====== Data excerpt

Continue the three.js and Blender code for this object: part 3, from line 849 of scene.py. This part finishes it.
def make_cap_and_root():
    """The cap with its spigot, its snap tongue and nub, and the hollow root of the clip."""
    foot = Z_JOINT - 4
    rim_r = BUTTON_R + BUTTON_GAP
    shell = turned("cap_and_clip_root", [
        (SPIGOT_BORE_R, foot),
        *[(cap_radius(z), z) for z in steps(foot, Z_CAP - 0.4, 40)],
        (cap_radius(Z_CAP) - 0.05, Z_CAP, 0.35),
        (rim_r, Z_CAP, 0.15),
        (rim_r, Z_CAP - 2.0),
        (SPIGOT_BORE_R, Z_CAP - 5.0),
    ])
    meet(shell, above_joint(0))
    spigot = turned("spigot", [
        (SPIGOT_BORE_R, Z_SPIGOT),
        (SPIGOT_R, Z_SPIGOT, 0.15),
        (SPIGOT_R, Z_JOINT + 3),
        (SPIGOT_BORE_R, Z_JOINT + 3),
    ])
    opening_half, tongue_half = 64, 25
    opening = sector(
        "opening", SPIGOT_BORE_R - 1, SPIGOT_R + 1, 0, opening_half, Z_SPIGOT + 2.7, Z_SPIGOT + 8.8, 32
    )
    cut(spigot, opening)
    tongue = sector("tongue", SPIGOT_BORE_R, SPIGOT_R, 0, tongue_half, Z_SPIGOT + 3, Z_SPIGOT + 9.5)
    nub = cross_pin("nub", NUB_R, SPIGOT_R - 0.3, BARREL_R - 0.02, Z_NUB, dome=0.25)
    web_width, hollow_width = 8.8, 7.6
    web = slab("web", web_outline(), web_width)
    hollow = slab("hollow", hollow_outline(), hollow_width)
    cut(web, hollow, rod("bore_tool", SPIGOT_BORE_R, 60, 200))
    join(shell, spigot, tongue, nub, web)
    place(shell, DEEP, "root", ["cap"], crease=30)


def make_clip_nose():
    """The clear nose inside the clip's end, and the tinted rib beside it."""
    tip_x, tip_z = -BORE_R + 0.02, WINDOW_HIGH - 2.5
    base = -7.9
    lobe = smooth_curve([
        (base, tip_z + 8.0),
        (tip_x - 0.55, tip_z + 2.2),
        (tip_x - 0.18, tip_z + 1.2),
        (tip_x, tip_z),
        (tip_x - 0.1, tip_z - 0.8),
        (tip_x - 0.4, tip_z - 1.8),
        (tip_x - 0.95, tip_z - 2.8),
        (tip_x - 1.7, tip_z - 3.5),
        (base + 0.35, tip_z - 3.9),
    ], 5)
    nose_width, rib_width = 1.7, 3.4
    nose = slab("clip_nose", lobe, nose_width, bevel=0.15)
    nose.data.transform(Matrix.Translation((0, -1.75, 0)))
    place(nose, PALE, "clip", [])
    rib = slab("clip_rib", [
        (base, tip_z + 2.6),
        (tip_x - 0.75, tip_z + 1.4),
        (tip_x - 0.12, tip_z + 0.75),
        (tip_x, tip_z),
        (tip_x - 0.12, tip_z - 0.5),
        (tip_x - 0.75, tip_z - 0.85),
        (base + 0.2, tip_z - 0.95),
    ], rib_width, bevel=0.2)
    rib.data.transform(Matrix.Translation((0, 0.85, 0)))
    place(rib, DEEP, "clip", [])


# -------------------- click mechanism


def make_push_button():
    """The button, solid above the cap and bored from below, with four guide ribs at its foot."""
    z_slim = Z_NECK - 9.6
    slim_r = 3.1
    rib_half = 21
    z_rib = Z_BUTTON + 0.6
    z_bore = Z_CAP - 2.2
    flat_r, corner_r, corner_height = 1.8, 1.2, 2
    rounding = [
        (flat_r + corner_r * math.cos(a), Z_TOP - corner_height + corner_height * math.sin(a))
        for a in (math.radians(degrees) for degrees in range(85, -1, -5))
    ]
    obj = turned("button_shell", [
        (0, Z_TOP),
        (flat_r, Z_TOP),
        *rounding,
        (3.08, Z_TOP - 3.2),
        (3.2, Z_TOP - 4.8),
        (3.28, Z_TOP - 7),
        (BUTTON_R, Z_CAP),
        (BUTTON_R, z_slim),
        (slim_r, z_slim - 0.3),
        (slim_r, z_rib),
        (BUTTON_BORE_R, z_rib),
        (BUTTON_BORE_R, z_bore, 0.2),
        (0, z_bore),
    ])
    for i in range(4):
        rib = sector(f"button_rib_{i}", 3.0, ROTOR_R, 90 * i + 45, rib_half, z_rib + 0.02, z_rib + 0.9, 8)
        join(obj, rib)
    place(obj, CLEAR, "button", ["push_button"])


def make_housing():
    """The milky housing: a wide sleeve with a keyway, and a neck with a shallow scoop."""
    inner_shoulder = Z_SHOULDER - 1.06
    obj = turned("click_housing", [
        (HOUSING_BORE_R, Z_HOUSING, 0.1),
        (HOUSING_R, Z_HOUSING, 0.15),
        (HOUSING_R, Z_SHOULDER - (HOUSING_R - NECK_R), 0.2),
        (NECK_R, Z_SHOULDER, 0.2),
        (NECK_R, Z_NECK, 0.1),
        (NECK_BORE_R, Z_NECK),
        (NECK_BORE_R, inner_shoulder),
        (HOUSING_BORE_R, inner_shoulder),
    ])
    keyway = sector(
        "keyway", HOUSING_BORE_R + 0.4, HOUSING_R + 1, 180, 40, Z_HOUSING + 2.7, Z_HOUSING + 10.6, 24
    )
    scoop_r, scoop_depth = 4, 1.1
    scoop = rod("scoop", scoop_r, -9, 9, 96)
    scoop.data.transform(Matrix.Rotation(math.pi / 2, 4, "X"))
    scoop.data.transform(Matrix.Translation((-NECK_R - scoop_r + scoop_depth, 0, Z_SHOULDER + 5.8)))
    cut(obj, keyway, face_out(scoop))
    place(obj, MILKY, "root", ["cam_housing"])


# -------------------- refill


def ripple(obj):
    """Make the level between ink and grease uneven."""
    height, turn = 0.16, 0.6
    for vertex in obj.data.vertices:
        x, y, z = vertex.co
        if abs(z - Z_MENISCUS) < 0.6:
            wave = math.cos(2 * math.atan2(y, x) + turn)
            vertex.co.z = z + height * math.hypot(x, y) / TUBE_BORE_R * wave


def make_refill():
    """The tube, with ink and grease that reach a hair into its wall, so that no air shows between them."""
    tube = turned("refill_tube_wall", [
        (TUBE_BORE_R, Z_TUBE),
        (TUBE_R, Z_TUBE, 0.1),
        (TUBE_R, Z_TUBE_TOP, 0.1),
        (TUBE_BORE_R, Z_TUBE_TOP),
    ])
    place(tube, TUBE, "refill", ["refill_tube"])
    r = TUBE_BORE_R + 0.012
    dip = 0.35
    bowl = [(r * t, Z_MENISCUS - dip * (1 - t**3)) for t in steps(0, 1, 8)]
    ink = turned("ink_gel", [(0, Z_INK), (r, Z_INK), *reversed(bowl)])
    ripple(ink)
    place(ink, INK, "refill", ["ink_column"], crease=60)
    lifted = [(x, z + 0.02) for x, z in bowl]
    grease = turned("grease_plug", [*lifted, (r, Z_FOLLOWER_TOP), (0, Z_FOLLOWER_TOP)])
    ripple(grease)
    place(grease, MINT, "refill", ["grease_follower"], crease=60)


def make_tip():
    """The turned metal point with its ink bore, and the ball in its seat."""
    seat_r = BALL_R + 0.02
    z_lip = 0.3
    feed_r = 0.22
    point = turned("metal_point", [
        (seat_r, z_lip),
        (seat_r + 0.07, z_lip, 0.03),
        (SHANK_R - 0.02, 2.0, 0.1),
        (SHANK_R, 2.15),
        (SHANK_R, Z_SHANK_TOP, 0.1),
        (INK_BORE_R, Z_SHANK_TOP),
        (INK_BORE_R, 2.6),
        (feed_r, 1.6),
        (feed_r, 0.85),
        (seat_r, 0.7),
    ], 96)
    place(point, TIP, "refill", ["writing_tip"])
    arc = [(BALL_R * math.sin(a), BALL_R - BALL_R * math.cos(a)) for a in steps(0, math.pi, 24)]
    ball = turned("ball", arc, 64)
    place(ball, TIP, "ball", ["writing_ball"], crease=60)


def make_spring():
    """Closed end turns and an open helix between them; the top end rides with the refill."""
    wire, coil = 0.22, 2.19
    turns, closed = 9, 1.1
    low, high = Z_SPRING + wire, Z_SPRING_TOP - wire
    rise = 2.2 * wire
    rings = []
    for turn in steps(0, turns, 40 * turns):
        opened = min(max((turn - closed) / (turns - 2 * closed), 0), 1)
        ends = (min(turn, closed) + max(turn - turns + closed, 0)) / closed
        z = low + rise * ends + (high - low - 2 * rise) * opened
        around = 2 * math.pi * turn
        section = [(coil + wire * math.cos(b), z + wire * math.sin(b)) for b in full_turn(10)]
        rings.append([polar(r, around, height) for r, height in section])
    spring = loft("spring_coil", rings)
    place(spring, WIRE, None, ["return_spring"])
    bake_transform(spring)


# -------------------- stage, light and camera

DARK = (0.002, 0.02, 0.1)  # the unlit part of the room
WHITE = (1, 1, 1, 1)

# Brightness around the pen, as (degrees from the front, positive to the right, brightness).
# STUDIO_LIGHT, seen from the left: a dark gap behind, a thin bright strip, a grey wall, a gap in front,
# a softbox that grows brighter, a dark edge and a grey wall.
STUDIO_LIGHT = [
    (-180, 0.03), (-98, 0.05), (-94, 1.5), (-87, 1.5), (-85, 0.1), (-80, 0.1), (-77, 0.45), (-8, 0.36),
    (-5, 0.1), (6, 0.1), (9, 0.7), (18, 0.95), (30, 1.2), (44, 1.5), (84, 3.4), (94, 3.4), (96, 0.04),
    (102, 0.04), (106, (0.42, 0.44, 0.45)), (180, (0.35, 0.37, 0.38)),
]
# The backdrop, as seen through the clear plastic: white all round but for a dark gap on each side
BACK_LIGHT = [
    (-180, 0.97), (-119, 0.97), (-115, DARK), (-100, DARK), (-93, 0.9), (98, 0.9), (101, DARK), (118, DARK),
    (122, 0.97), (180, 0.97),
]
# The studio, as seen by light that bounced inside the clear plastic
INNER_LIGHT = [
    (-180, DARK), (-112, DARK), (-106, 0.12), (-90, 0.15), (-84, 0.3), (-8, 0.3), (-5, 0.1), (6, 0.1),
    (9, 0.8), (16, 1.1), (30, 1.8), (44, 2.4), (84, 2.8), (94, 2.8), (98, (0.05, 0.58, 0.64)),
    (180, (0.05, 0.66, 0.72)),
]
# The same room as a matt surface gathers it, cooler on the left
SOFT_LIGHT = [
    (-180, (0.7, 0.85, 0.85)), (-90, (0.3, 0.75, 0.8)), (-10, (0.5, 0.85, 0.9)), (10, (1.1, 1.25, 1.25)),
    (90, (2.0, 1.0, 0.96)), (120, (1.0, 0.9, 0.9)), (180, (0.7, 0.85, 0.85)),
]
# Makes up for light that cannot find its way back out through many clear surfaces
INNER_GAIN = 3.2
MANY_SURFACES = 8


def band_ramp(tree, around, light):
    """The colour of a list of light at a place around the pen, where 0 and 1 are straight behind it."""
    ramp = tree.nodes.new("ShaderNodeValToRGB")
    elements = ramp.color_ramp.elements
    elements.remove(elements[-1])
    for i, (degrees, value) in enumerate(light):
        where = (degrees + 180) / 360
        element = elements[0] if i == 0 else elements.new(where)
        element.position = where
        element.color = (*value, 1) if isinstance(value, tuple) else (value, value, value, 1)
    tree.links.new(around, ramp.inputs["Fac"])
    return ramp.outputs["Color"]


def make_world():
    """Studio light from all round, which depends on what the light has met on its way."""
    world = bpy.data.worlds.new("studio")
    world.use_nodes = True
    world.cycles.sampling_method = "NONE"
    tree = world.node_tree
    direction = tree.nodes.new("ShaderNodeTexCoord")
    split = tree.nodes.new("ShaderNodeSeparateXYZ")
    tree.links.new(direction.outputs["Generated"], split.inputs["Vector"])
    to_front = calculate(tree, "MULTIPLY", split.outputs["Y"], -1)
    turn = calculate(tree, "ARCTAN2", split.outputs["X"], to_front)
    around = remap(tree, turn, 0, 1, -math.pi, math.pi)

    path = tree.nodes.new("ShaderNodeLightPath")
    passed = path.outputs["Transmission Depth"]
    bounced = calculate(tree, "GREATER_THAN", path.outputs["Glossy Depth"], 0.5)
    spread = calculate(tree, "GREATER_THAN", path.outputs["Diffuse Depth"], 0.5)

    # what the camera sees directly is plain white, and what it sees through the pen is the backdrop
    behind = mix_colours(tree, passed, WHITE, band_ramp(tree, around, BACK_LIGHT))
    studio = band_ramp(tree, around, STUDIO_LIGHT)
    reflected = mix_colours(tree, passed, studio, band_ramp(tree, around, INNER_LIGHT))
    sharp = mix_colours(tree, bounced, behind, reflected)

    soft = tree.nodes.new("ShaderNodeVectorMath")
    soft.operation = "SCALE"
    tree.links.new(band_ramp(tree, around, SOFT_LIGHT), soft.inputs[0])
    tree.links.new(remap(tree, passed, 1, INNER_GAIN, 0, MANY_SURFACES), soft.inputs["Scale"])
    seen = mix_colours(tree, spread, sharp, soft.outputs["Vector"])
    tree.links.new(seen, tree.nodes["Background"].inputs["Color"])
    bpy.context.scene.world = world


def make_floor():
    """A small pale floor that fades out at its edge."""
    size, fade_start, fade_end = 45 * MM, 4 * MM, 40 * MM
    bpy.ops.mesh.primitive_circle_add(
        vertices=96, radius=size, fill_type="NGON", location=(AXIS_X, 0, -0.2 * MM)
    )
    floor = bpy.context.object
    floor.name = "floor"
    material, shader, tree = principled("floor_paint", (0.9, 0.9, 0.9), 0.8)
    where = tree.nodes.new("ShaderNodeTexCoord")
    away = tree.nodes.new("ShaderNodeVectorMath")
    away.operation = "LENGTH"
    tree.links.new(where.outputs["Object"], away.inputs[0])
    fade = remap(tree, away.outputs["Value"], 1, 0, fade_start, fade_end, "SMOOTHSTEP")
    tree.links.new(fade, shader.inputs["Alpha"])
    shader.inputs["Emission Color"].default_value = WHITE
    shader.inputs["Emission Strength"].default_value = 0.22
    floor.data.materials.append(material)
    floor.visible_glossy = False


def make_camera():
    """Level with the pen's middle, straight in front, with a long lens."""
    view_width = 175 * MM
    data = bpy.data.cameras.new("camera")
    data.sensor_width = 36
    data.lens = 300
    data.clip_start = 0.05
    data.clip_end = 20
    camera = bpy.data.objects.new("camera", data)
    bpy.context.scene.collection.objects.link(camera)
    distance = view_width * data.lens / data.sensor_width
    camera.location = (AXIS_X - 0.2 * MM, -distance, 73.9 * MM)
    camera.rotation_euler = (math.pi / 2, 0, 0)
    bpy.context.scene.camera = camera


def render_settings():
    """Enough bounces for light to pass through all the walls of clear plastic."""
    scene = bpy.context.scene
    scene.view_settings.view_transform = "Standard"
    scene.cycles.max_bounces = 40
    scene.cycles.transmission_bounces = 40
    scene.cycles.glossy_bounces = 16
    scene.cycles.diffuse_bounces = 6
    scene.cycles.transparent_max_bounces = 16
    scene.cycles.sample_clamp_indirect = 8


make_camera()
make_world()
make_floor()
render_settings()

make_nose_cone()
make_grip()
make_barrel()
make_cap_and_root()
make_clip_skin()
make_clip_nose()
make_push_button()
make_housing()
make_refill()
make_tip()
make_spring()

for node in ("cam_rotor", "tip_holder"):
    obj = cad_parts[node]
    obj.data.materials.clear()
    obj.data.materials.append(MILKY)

============

### What is being asked:
Each line from the one bearing "bake_transform(spring)" through the one bearing "WHITE = (1, 1, 1, 1)" is to be duplicated without change; all remaining lines are to be left out.

### Solution to this task:
    bake_transform(spring)


# -------------------- stage, light and camera

DARK = (0.002, 0.02, 0.1)  # the unlit part of the room
WHITE = (1, 1, 1, 1)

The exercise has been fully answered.